Le Caravaggio sconosciuto dont il est question se présente comme un jeune portraitiste dans le Milan des années 1580 jusqu'au début de la décennie suivante. Encore que cet aspect de l'art de Caravage repose exclusivement sur des témoignages littéraires postérieurs, Bellori comme on l'a vu et quelques notes à la biographie que lui consacre Giovanni Baglione dans ses propres Vite en 1642_ un témoignage loin d'être négligeable, Baglione ayant connu Caravage à Rome même si leurs rapports furent conflictuels. A cette pauvreté des sources s'ajoute le fait que le corpus des portraits de Caravage aujourd'hui établi appartient à une période de maturité et reste l'objet de débats d'attribution. Deux portraits peints pendant le séjour maltais (1607-1608) font l'unanimité parmi les spécialistes : Alof de Wignacourt (Paris, musée du Louvre) et Antonio Martelli (Florence, Palazzo Pitti) figurant respectivement le grand maître et un chevalier de l'ordre de Malte. S'y ajoute un portrait féminin (une courtisane ?) peint durant les débuts romains, à la fin des années 1590, hélas détruit à Berlin en 1945. Au cours du XXe siècle et des récentes décennies, le nom de Caravage a été prononcé pour une série d'effigies de personnages prestigieux de la Rome papale : possiblement le poète Giambattista Marino (l'identité du modèle est elle aussi incertaine !), le cardinal Maffeo Barberini (futur Urbain VIII) et même le pape Paul V Borghèse, pour ne citer que les cas les plus plausibles. Leur attribution demeure en suspens, le consensus étant loin d'être fait au sein de la critique...ainsi, l'activité de portraitiste de Caravage demeure un sujet à traiter avec une grande prudence, et encore plus pour la période antérieure à Rome dont aucune œuvre n'a pu être identifiée avec certitude.

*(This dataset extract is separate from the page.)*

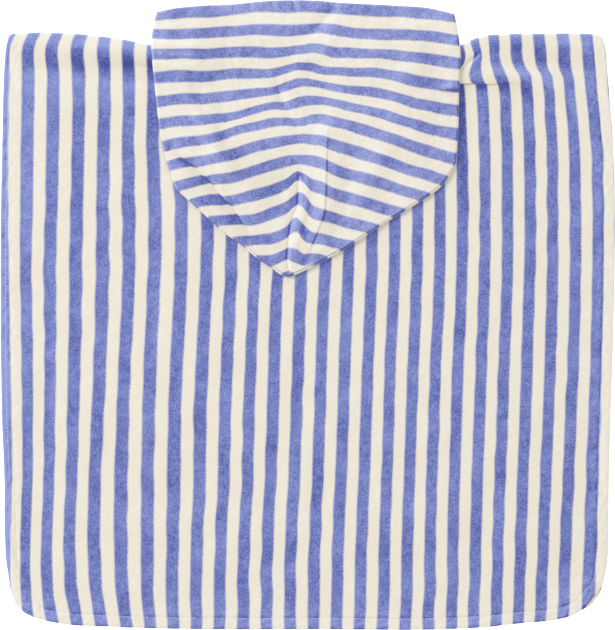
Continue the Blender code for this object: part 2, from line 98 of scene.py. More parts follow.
# %% Outlines of the panels
# The hemmed edge: left side down, bottom across, right side up (across, up).
HEM_EDGE = (
    (-292.8, 270.5), (-294.5, 263.5), (-296, 252), (-298, 212), (-298.8, 170), (-300.3, 100),
    (-300.5, 10), (-300.2, -40), (-299, -103), (-296.8, -160), (-296.2, -218), (-294.8, -242),
    (-292.5, -256), (-290.8, -268), (-287.5, -279), (-280.5, -288.5), (-269.5, -295), (-257.5, -298.8),
    (-240, -302.2), (-196, -305), (-105, -307.4), (10, -307.4), (128, -307.6), (169.5, -305.8),
    (208.5, -301.8), (240, -298.6), (258.5, -294.2), (266, -290.3), (272.5, -285.2), (276.4, -280.6),
    (279.8, -276.2), (284, -271.8), (288.3, -265.3), (291.3, -255), (293.8, -240.5), (294.8, -210),
    (295.2, -165), (296.8, -103), (299.3, -25), (301, 55), (300.9, 125), (299.3, 171), (296, 210.5),
    (292.8, 249.5), (291.2, 263), (289.5, 270.5),
)
# The top of the shoulder roll, left to right, with rounded corners (across, up).
FOLD_LINE = (
    (-293.5, 272.5), (-291.5, 274.6), (-288.5, 276), (-277, 276.6), (-262, 277.2), (-248.5, 276.8),
    (-223, 275.5), (-202.5, 273.3), (-179, 270), (-154.5, 264.8), (-115, 263), (120, 262), (149, 264),
    (163.5, 271), (175.5, 274.5), (197.5, 275.7), (257.5, 276.3), (275, 275.8), (283.5, 275.2),
    (287.5, 273.8), (290, 271.8),
)
# Necklines between the shoulder rolls, left to right (across, up).
BACK_NECK = ((-105.5, 254.5), (-81.0, 249.0), (-0.5, 245.5), (86.0, 249.0), (110.5, 254.5))
FRONT_NECK = ((-102.0, 235.5), (-66.0, 222.5), (0.5, 217.0), (71.0, 222.5), (106.0, 235.5))

# %% [markdown]
# ## Lines and surfaces in numbers
#
# A few helpers carry the whole garment. `ramp` and `bell` are the two soft shapes that everything is
# blended with. `smooth_line` draws a curve through stations. `knot_weights` does the same for values in a
# table, so one matrix product reads the table at thousands of points. `nearest` tells how far a point is
# from a line and how far along it, which is all that a hem, a crease or a row of stitches needs.

# %% Helpers for lines
WAVES = 16  # how many waves in all directions make an uneven surface


def smoothstep(x):
    """0 up to 1 as x goes from 0 to 1, with no corner at either end."""
    x = np.clip(x, 0.0, 1.0)
    return x * x * (3.0 - 2.0 * x)


def ramp(v, start, stop):
    """Smoothly from 0 where v is at start to 1 where it is at stop, both in millimetres."""
    return smoothstep((v - start * MM) / ((stop - start) * MM))


def bell(x):
    """1 where x is 0, falling softly to both sides, and next to nothing past 2."""
    return np.exp(-(x**2))


def soft_lines(table, d):
    """Lines along an edge, at distance d from it: rows of distance and reach in millimetres, and value."""
    return sum(value * bell((d - at * MM) / (reach * MM)) for at, reach, value in table)


def cubic(t):
    """Weights of the start, its slope, the end and its slope on a smooth curve between two stations."""
    return 2 * t**3 - 3 * t**2 + 1, t**3 - 2 * t**2 + t, 3 * t**2 - 2 * t**3, t**3 - t**2


def step_lengths(line):
    return np.linalg.norm(np.diff(line, axis=0), axis=1)


def length_of(line):
    return float(step_lengths(line).sum())


def smooth_line(stations, samples=24):
    """A smooth curve through stations in millimetres, as many points in metres."""
    p = np.array(stations, float) * MM
    run = step_lengths(p)[:, None]
    slope = np.diff(p, axis=0) / run
    tangent = np.empty_like(p)
    tangent[0] = slope[0]
    tangent[-1] = slope[-1]
    tangent[1:-1] = (slope[:-1] * run[1:] + slope[1:] * run[:-1]) / (run[1:] + run[:-1])
    start, leave, end, arrive = cubic(np.linspace(0.0, 1.0, samples, endpoint=False)[:, None])
    pieces = [
        start * p[k] + leave * run[k] * tangent[k] + end * p[k + 1] + arrive * run[k] * tangent[k + 1]
        for k in range(len(run))
    ]
    return np.vstack([*pieces, p[-1:]])


def read_line(line, measure, want):
    """The points of a line where its running measure has the wanted values."""
    return np.column_stack([np.interp(want, measure, line[:, k]) for k in (0, 1)])


def at_shares(line, shares):
    """The points of a line that lie at the given shares of its length."""
    along = np.concatenate([[0.0], np.cumsum(step_lengths(line))])
    return read_line(line, along, np.asarray(shares) * along[-1])


def even_points(line, step):
    """Points along a line, closer together where it bends."""
    run = np.diff(line, axis=0)
    bend = np.abs(np.gradient(np.unwrap(np.arctan2(run[:, 1], run[:, 0]))))
    measure = np.concatenate([[0.0], np.cumsum(step_lengths(line) / step + bend / EDGE_TURN)])
    count = int(math.ceil(measure[-1])) + 1
    return read_line(line, measure, np.linspace(0.0, measure[-1], count))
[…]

Anonyme (attribué par Franco Moro à Caravage), Portrait d'Alessandro Alberti et un page, milieu du XVIe siècle, huile sur toile, 124,2x102,7 cm, Washington, National Gallery of Art

Cette situation matérielle et intellectuelle de Caravage portraitiste devrait donc inciter à la retenue, sauf découverte d'un nouveau document ou apparition d'une œuvre inédite à l'autographie indiscutable. C'est d'ailleurs moins une pensée scientifique qu'une forme d'intuition qui conduit Franco Moro à attribuer à Caravage, en premier lieu, une série de quatre portraits de jeunes gens. Que ces tableaux se rattachent à l'école lombarde ou émilienne de la fin du XVIe siècle paraît très probable, l'auteur évoquant une tradition du portrait vériste liée à Moroni comme aux Campi. Leur attribution à Caravage s'avère bien plus hasardeuse. Aucun argument solide n'est vraiment fourni, l'analyse se perdant en conjectures, convoquant Goltzius, Raphaël, Parmesan ou encore les portraits du Fayoum...pire encore, l'ensemble considéré comme appartenant à une même période de Caravage frappe par son hétérogénéité. Ce sont bien quatre œuvres d'autant de mains différentes, chacune ayant sa propre facture en matière de lumière, de texture et de couleur, et surtout une qualité variable d'une toile à l'autre. Un Portrait de jeune homme à la fraise et la casaque, notamment, a les honneurs d'une comparaison avec La Vocation de saint Matthieu, Les Tricheurs et les deux versions de La Diseuse de bonne aventure. Si l'effigie présente en effet le même type d'habillement que sur les toiles certaines du jeune Caravage à Rome, sa raideur et sa sécheresse_ encore plus manifestes sur le détail du visage reproduit en pleine page_ ne lui permettent guère de tenir la comparaison avec les chefs-d’œuvre indiscutables. Les autres portraits assignés par Franco Moro au jeune Caravage appellent les mêmes réserves, donnant l'impression d'un artiste caméléon en quête incessante d'un style personnel, oscillant entre la rigueur pyschologique et formelle des Bassano et la sophistication formelle du maniérisme tardif dans le Portrait d'Alessandro Alberti et un page (Washington, National Gallery of Art) qu'il convient de laisser dans l'anonymat et plus tôt dans le siècle. C'est le cas également d'un Saint Jérôme au désert peut-être de Moroni, rapidement rapproché du Saint Jérôme à l'étude de Caravage à Malte.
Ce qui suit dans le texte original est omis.